Aim of the task:
Restate all of the data exactly.

Records to use:
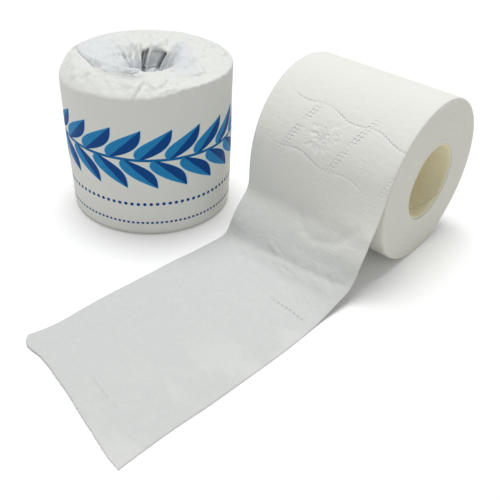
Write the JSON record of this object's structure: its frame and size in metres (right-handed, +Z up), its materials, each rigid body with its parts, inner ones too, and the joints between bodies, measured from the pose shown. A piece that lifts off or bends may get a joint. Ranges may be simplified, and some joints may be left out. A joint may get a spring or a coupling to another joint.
{
  "type": "toilet paper roll pack",
  "caption": "Toilet tissue rolls set out together: an open roll on its side with a long loose tail, and a sealed roll in printed paper wrapping standing on end.",
  "frame": {"origin": "middle of the open roll's foot, the narrow flat where the soft roll rests on the surface", "axes": "+X along the open roll's core, -Y the way the loose tail runs out, +Z up"},
  "size_m": [0.2267, 0.293, 0.1046],
  "materials": {
    "tissue": "soft embossed tissue",
    "core_board": "plain grey-brown tube board",
    "wrapper": "thin satin wrapping paper with a blue printed band"
  },
  "bodies": {
    "root": {"tissue_roll": "tissue", "core_tube": "core_board", "wrapped_roll": "wrapper"}
  },
  "joints": []
}
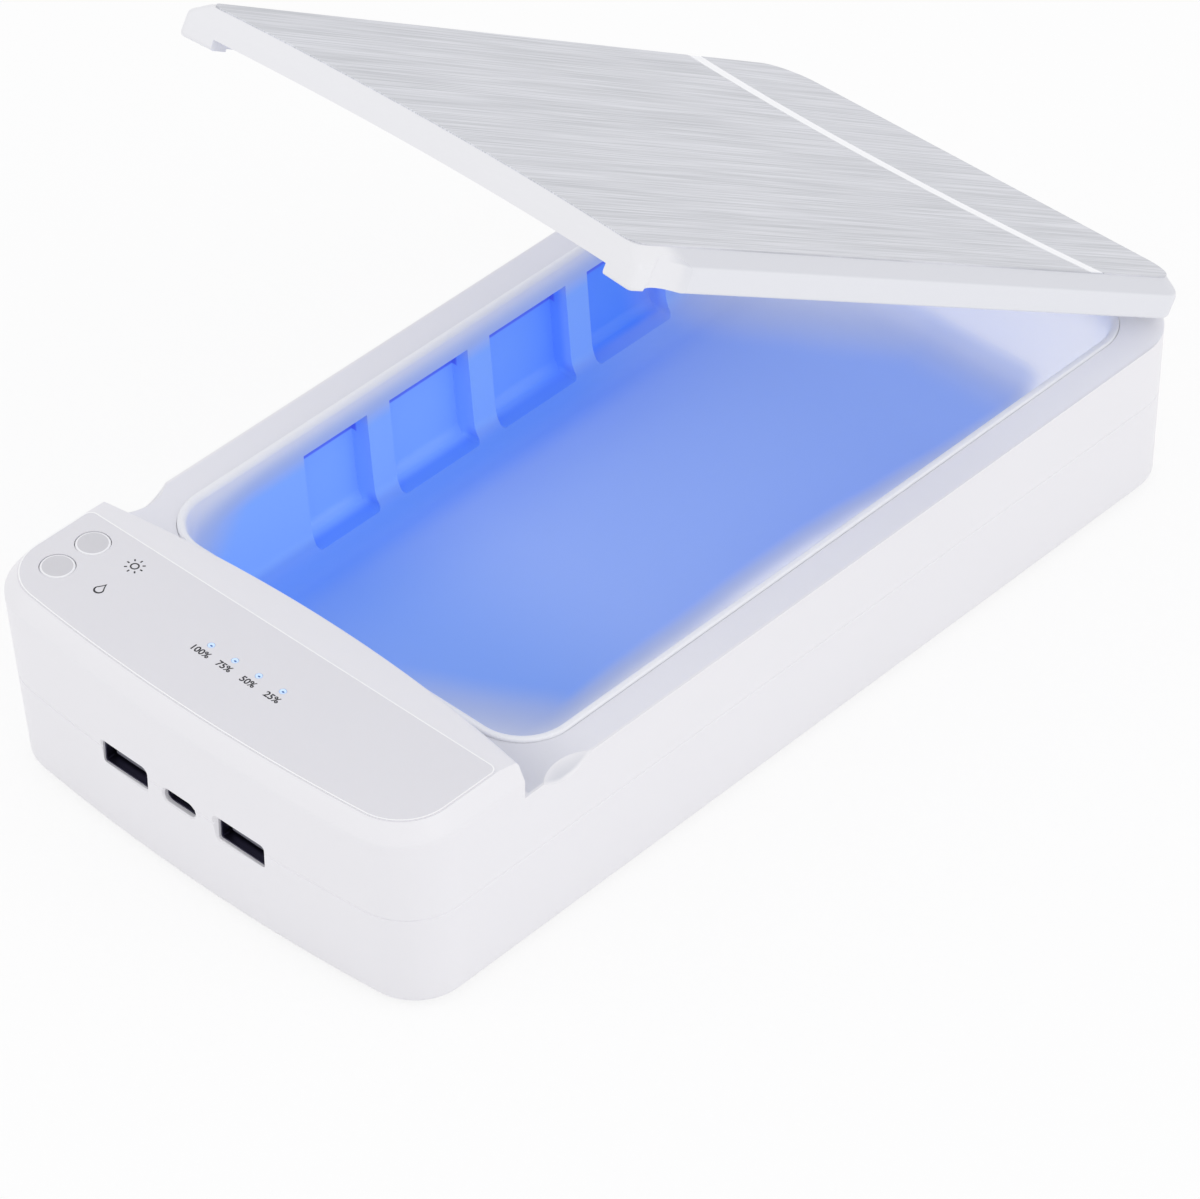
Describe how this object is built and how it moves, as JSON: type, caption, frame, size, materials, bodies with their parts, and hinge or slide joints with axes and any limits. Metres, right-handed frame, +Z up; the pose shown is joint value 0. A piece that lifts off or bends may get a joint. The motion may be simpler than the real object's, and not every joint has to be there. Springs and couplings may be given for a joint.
{
  "type": "nail tool sterilizer box",
  "caption": "Rounded white box with a hinged silver lid propped open over a blue-lit chamber, a raised control panel with push buttons and USB sockets in its front.",
  "frame": {"origin": "middle of the bounding box in plan, with the lid as it rests, at the feet's underside", "axes": "+X to the right as seen from the control panel, +Y from the panel to the hinge, +Z up"},
  "size_m": [0.126, 0.2557, 0.1619],
  "materials": {
    "white_plastic": "satin",
    "blue_lit_plastic": "satin",
    "silver_film": "satin",
    "brushed_sheet": "brushed",
    "pearl_strip": "gloss",
    "mirror_foil": "polished",
    "clear_plastic": "clear",
    "lamp_white": "gloss",
    "green_board": "satin",
    "white_board": "matt",
    "black_plastic": "matt",
    "steel": "satin",
    "battery_wrap": "satin",
    "lead_sleeve": "satin",
    "ceramic": "matt",
    "felt": "felt",
    "rubber": "matt"
  },
  "bodies": {
    "base": {"lower_shell": "white_plastic", "upper_shell": "white_plastic", "chamber_tub": "blue_lit_plastic", "control_film": "silver_film", "gauge_guide": "clear_plastic", "gauge_lamps": "lamp_white", "panel_board": "green_board", "lamp_switch": "black_plastic", "scent_switch": "black_plastic", "lid_sensor": "black_plastic", "main_board": "green_board", "usb_a_socket_left": "steel", "usb_a_socket_right": "steel", "usb_a_tongue_left": "black_plastic", "usb_a_tongue_right": "black_plastic", "usb_c_socket": "steel", "usb_c_tongue": "black_plastic", "control_chip": "black_plastic", "boost_coil": "black_plastic", "buffer_capacitor": "black_plastic", "battery_pack": "battery_wrap", "battery_leads": "lead_sleeve", "panel_ribbon": "lead_sleeve", "lamp_board_left": "white_board", "lamp_board_right": "white_board", "lamps_left": "lamp_white", "lamps_right": "lamp_white", "lamp_leads": "lead_sleeve", "scent_cup": "white_plastic", "scent_heater": "ceramic", "scent_pad": "felt", "scent_grille": "white_plastic", "scent_leads": "lead_sleeve", "case_screws": "steel", "board_screws": "steel", "feet": "rubber", "hinge_sleeves": "steel"},
    "lid": {"lid_cover": "white_plastic", "lid_sheet": "brushed_sheet", "lid_stripe": "pearl_strip", "lid_liner": "white_plastic", "lid_reflector": "mirror_foil", "lid_magnet": "steel", "lid_screws": "steel", "lid_bumpers": "rubber", "hinge_pins": "steel"},
    "lamp_key": {"lamp_button": "white_plastic", "lamp_plunger": "black_plastic"},
    "scent_key": {"scent_button": "white_plastic", "scent_plunger": "black_plastic"}
  },
  "joints": [
    {"name": "lid_hinge", "type": "hinge", "parent": "base", "child": "lid", "pos_m": [0, 0.1255, 0.0475], "axis": [-1, 0, 0], "range_deg": [-31.35, 53]},
    {"name": "lamp_button_press", "type": "slide", "parent": "base", "child": "lamp_key", "axis": [0, 0, -1], "range_m": [0, 0.0004], "stiffness_N_per_m": 400, "springref_m": -0.0015},
    {"name": "scent_button_press", "type": "slide", "parent": "base", "child": "scent_key", "axis": [0, 0, -1], "range_m": [0, 0.0004], "stiffness_N_per_m": 400, "springref_m": -0.0015}
  ]
}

Written reply:
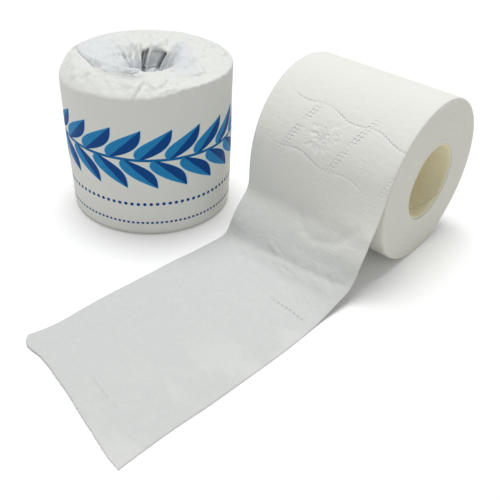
Write the JSON record of this object's structure: its frame and size in metres (right-handed, +Z up), its materials, each rigid body with its parts, inner ones too, and the joints between bodies, measured from the pose shown. A piece that lifts off or bends may get a joint. Ranges may be simplified, and some joints may be left out. A joint may get a spring or a coupling to another joint.
{
  "type": "toilet paper roll pack",
  "caption": "Toilet tissue rolls set out together: an open roll on its side with a long loose tail, and a sealed roll in printed paper wrapping standing on end.",
  "frame": {"origin": "middle of the open roll's foot, the narrow flat where the soft roll rests on the surface", "axes": "+X along the open roll's core, -Y the way the loose tail runs out, +Z up"},
  "size_m": [0.2267, 0.293, 0.1046],
  "materials": {
    "tissue": "soft embossed tissue",
    "core_board": "plain grey-brown tube board",
    "wrapper": "thin satin wrapping paper with a blue printed band"
  },
  "bodies": {
    "root": {"tissue_roll": "tissue", "core_tube": "core_board", "wrapped_roll": "wrapper"}
  },
  "joints": []
}
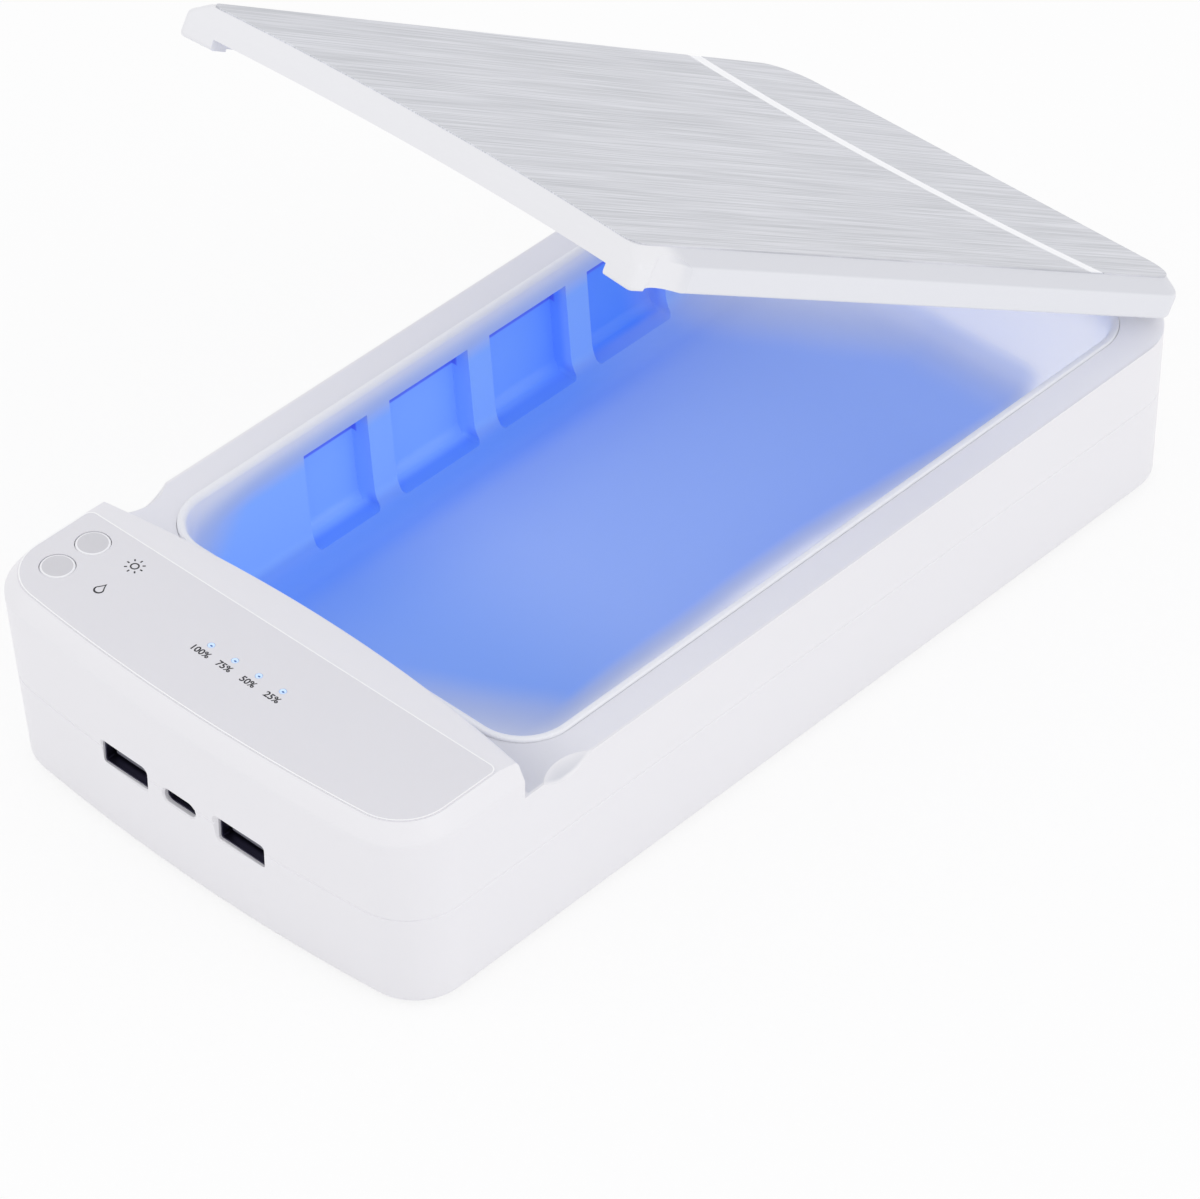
Describe how this object is built and how it moves, as JSON: type, caption, frame, size, materials, bodies with their parts, and hinge or slide joints with axes and any limits. Metres, right-handed frame, +Z up; the pose shown is joint value 0. A piece that lifts off or bends may get a joint. The motion may be simpler than the real object's, and not every joint has to be there. Springs and couplings may be given for a joint.
{
  "type": "nail tool sterilizer box",
  "caption": "Rounded white box with a hinged silver lid propped open over a blue-lit chamber, a raised control panel with push buttons and USB sockets in its front.",
  "frame": {"origin": "middle of the bounding box in plan, with the lid as it rests, at the feet's underside", "axes": "+X to the right as seen from the control panel, +Y from the panel to the hinge, +Z up"},
  "size_m": [0.126, 0.2557, 0.1619],
  "materials": {
    "white_plastic": "satin",
    "blue_lit_plastic": "satin",
    "silver_film": "satin",
    "brushed_sheet": "brushed",
    "pearl_strip": "gloss",
    "mirror_foil": "polished",
    "clear_plastic": "clear",
    "lamp_white": "gloss",
    "green_board": "satin",
    "white_board": "matt",
    "black_plastic": "matt",
    "steel": "satin",
    "battery_wrap": "satin",
    "lead_sleeve": "satin",
    "ceramic": "matt",
    "felt": "felt",
    "rubber": "matt"
  },
  "bodies": {
    "base": {"lower_shell": "white_plastic", "upper_shell": "white_plastic", "chamber_tub": "blue_lit_plastic", "control_film": "silver_film", "gauge_guide": "clear_plastic", "gauge_lamps": "lamp_white", "panel_board": "green_board", "lamp_switch": "black_plastic", "scent_switch": "black_plastic", "lid_sensor": "black_plastic", "main_board": "green_board", "usb_a_socket_left": "steel", "usb_a_socket_right": "steel", "usb_a_tongue_left": "black_plastic", "usb_a_tongue_right": "black_plastic", "usb_c_socket": "steel", "usb_c_tongue": "black_plastic", "control_chip": "black_plastic", "boost_coil": "black_plastic", "buffer_capacitor": "black_plastic", "battery_pack": "battery_wrap", "battery_leads": "lead_sleeve", "panel_ribbon": "lead_sleeve", "lamp_board_left": "white_board", "lamp_board_right": "white_board", "lamps_left": "lamp_white", "lamps_right": "lamp_white", "lamp_leads": "lead_sleeve", "scent_cup": "white_plastic", "scent_heater": "ceramic", "scent_pad": "felt", "scent_grille": "white_plastic", "scent_leads": "lead_sleeve", "case_screws": "steel", "board_screws": "steel", "feet": "rubber", "hinge_sleeves": "steel"},
    "lid": {"lid_cover": "white_plastic", "lid_sheet": "brushed_sheet", "lid_stripe": "pearl_strip", "lid_liner": "white_plastic", "lid_reflector": "mirror_foil", "lid_magnet": "steel", "lid_screws": "steel", "lid_bumpers": "rubber", "hinge_pins": "steel"},
    "lamp_key": {"lamp_button": "white_plastic", "lamp_plunger": "black_plastic"},
    "scent_key": {"scent_button": "white_plastic", "scent_plunger": "black_plastic"}
  },
  "joints": [
    {"name": "lid_hinge", "type": "hinge", "parent": "base", "child": "lid", "pos_m": [0, 0.1255, 0.0475], "axis": [-1, 0, 0], "range_deg": [-31.35, 53]},
    {"name": "lamp_button_press", "type": "slide", "parent": "base", "child": "lamp_key", "axis": [0, 0, -1], "range_m": [0, 0.0004], "stiffness_N_per_m": 400, "springref_m": -0.0015},
    {"name": "scent_button_press", "type": "slide", "parent": "base", "child": "scent_key", "axis": [0, 0, -1], "range_m": [0, 0.0004], "stiffness_N_per_m": 400, "springref_m": -0.0015}
  ]
}